REPUBLIKA.CO.ID, Oleh Frederikus Bata *)
Pada 19 November 1995, Gianluigi Buffon memasuki petualangan baru. Seorang anak muda berusia 17 tahun 295 hari mendapat tantangan berkelas.
Sosok yang kini menjadi salah satu kiper legendaris ini menjalani debut dengan tim senior Parma FC. Tak tanggung-tanggung, pelatih Gialloblu saat itu, Nevio Scala, menurunkan Buffon menghadapi AC Milan pada ajang Serie A Italia. Milan berstatus juara bertahan.
Dalam duel yang berlangsung di Stadion Ennio Tardini, markas Parma, Gigi, demikian sapaan akrab sang portiere, berhasil menepis sejumlah peluang kubu tamu. Berbagai upaya Roberto Baggio, George Weah, hingga Marco Simone berujung kegagalan. Hingga laga usai, papan skor menunjukkan angka 0-0.
"Saya belum pernah melihat debut seperti dia. Itu karena kepribadian dan kualitas yang dia tunjukkan," kata mantan kiper Juventus dan tim nasional Italia, Dino Zoff, dikutip dari Four Four Two.
Setelah masuk ke gelanggang pertarungan, Buffon tak bisa keluar lagi. Ia mulai menikmati. Selanjutnya pada Juli 2001, ia pindah ke Juventus.
Di sinilah pesona Gigi, sapaan akrabnya, semakin menjadi-jadi. Ia memiliki karier gemilang hingga mendapat berbagai julukan. Dari numero uno sampai superman.
Buffon sudah mengoleksi 10 scudetto Serie A, empat trofi Coppa Italia, kemudian lima Piala Super Italia. Hanya saja, sejauh ini pria kelahiran Carrara itu belum pernah mendapat gelar juara Liga Champions.
Buffon sudah sangat dekat dengan si kuping lebar dalam tiga kesempatan. Pada musim 2002/2003, 2014/2015, 2016/2017, ia membawa si Nyonya Tua hingga ke final. Namun semuanya berujung kekalahan.
Meski demikian, pesona Gigi tak jua luntur. Di level individu, ia sudah mengoleksi puluhan penghargaan. Beberapa di antaranya 12 kali terpilih sebagai kiper terbaik Serie A, dua kali kiper terbaik Eropa, kiper terbaik dunia versi IFFHS dalam empat kesempatan, dan kiper terbaik Piala Dunia 2006.

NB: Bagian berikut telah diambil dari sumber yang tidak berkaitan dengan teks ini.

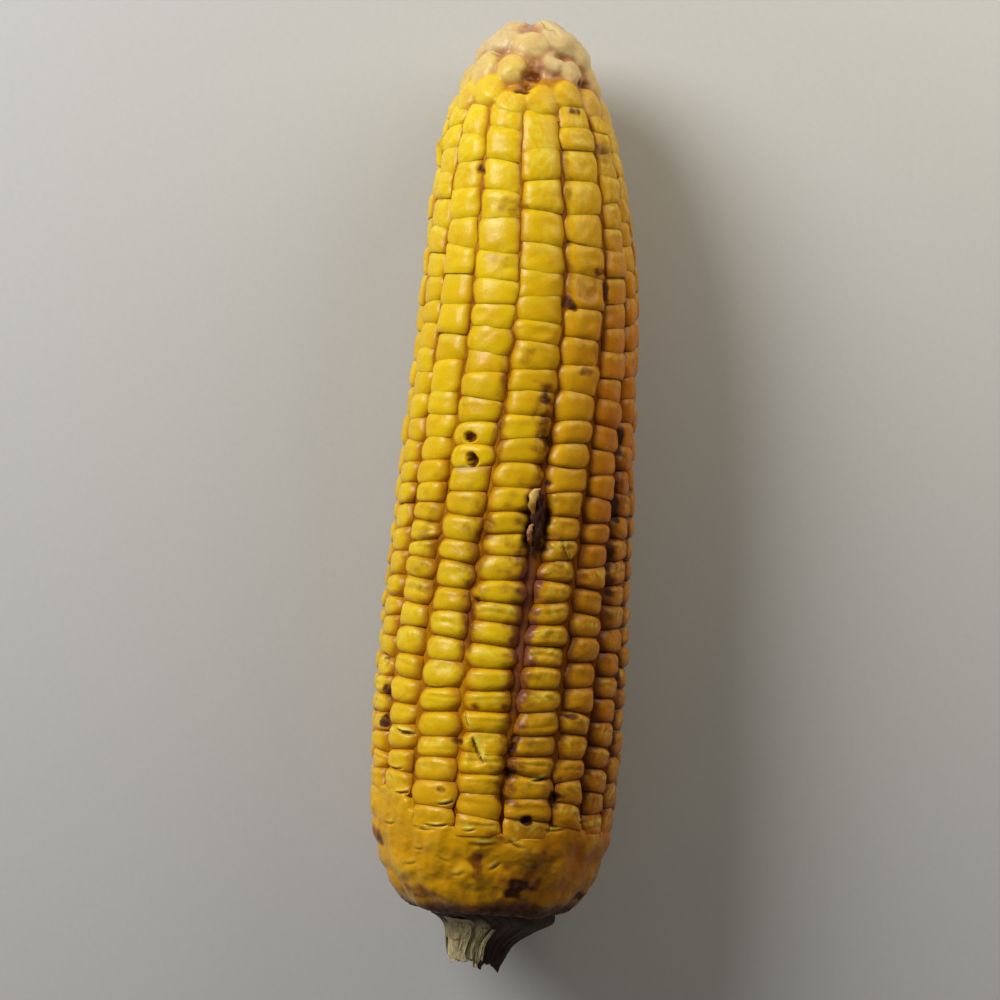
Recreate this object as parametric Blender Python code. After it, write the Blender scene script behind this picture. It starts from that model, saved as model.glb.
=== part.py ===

Masih bersama Juve, pada musim 2006/2007, Buffon membuat keputusan luar biasa dalam kariernya. Ia yang sedang berada di puncak penampilan memilih mengikuti Juve ke Serie B. Padahal ketika Bianconeri dihantam isu calciopoli, sang legenda sudah mendapat tawaran dari beberapa klub elite Eropa.
Fakta demikian menjadikan Buffon semakin dihormati para Juventini. Ia bersama Alessandro Del Piero, Mauro Camoranesi, serta David Treguet rela turun kasta. Kala itu, tiga nama pertama baru saja membawa Italia menjadi juara dunia.
Itulah Buffon. Dalam sepak bola ada yang lebih besar dari sekadar hal teknis. Sang superman memahami hal itu.
Waktu terus berjalan, Buffon tetap setia bersama Juve. Pada musim 2018/2019, ia sempat bergabung dengan Paris Saint-Germain. Semusim di Prancis, sang portiere kembali ke Turin.
Perannya tak seperti dulu lagi. Kini Buffon hanya pelapis seorang Wojciech Szczesny. Usianya pun telah menyentuh angka 42. Namun, pesona Buffon tak lekang oleh waktu.
Pada Kamis (19/11), sang legenda merayakan 25 tahun perjalanan kariernya. Ada banyak dinamika, pasang surut, kontroversi, serta keberhasilan. Pesta perak belum membuat rasa dahaga jagoan Tuscany terpuaskan.
Lewat media sosialnya, Gigi tidak menuliskan kata-kata ingin berhenti. "Sudah 25 tahun berlalu, 9.132 hari. 219.168 jam, dan itu belum berakhir," demikian curhatan pemilik 176 caps timnas Italia ini.